I do not usally disagree with you Mr. H but I do in this one. Most people could give a darn what Wall Streeters make or what bankers make as long as they have a fair shot at living a decent life. Fact is many people do not have that fair shot now. I have made several million in my lifetime and spent it too. Corporations in this country have way too much power over the people, what they wear, what they eat and how they will live and work. Corporations are not people. A corporation may be a group of people or a mass of people invested into the corporation for one reason, profits. Many a large corporation has no soul, no ethics, no morals and it only lives to make a profit. When certain large investors or large banking conglomerates gained control of large amounts of wealth they played with it, money is and was all that mattered to them. They could buy into one comany and break another and they did and have. The money lost on the corporation that they broke was merely investors money. Some investor without a face that put money into a retirement account that someone else invested for them. That investor was some poor slob that worked for ten to twenty years or more dreaming of the day his/her funky little house would be paid for so he/she could sit back and enjoy the later years and maybe help their own kids.

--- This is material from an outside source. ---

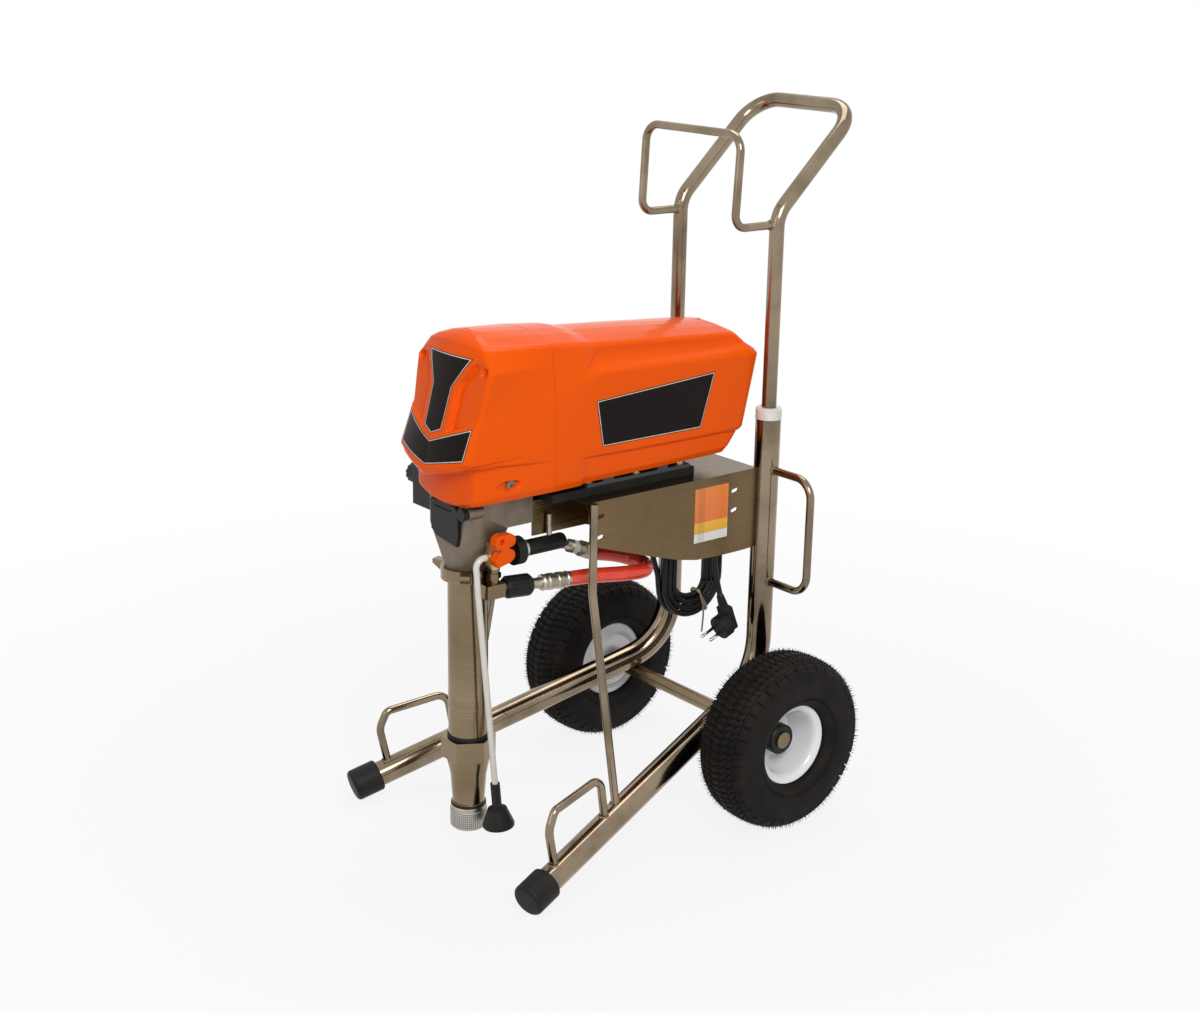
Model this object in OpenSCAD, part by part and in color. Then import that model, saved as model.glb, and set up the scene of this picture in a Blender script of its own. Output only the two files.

I have watched and I have not seen them prosecuted as of yet.

People have more free will than you give them credit for, and because of corporations they have many more choices as to what they eat, wear, and how they live. Labor laws have far more influence on how they work than do corporations. In the U.S. anyway.

I think your characterization of corporations is more the exception, and not the rule so to speak.
 
Those "guilty" on Wall Street were proesecuted. It's a rare occurence, not the norm.

I agree with Cain. It's about envy and entitlement.

occupy-1.jpg

I do not usally disagree with you Mr. H but I do in this one. Most people could give a darn what Wall Streeters make or what bankers make as long as they have a fair shot at living a decent life. Fact is many people do not have that fair shot now. I have made several million in my lifetime and spent it too. Corporations in this country have way too much power over the people, what they wear, what they eat and how they will live and work. Corporations are not people. A corporation may be a group of people or a mass of people invested into the corporation for one reason, profits. Many a large corporation has no soul, no ethics, no morals and it only lives to make a profit. When certain large investors or large banking conglomerates gained control of large amounts of wealth they played with it, money is and was all that mattered to them. They could buy into one comany and break another and they did and have. The money lost on the corporation that they broke was merely investors money. Some investor without a face that put money into a retirement account that someone else invested for them. That investor was some poor slob that worked for ten to twenty years or more dreaming of the day his/her funky little house would be paid for so he/she could sit back and enjoy the later years and maybe help their own kids.

I have watched and I have not seen them prosecuted as of yet.

People have more free will than you give them credit for, and because of corporations they have many more choices as to what they eat, wear, and how they live. Labor laws have far more influence on how they work than do corporations. In the U.S. anyway.

I think your characterization of corporations is more the exception, and not the rule so to speak.

Labor laws mean nothing when a corporation does not believe the law applies to them. I say that from personal experience with several large corporations. I have owned several small corporations. The moment you bring government agencies into the mix you become very expendable and/or worse. You have a very unethical group of corporates out there willing to strip out whatever they can for a profit. It makes no difference to them whether it is the people or the enviroment they are killing off. They simply want control and the only way to have full control is to control all of the money resources and the people. Anything or anyone that gets in their way will be bulldozed.

Sorry too many corrupt corporates out there that have stripped away basic decencies in the business world. I could care less how many different types of cookies, pants, bowls, or coats may be available. I would much rather eat food that was not poisoned or previously grown out of a petri dish. I'd be happy wearing one type of clothing that was made from someones private family owned cotton field or someones wool that their own sheep grew (not that the United States has many privately owned farms left). I'd even buy synthetic materials if I knew that the person making those has full knowledge of what they are doing to themselves healthwise while they work making those synthetic materials. Key being privately owned, full knowledge/awareness of the dangers they are exposed to or a small business where people had decent ethics not destroying anothers health or livelyhood to make a buck.

Many of your corporations do not have any ethical standard I would prescribe too. They may advertise a good line but there is little truth in them. People are not commodities to be bought and sold at the will of a few unethical leaders. I applaud anyone willing to take a stand against the corporate corruption that has been consuming this nation for years.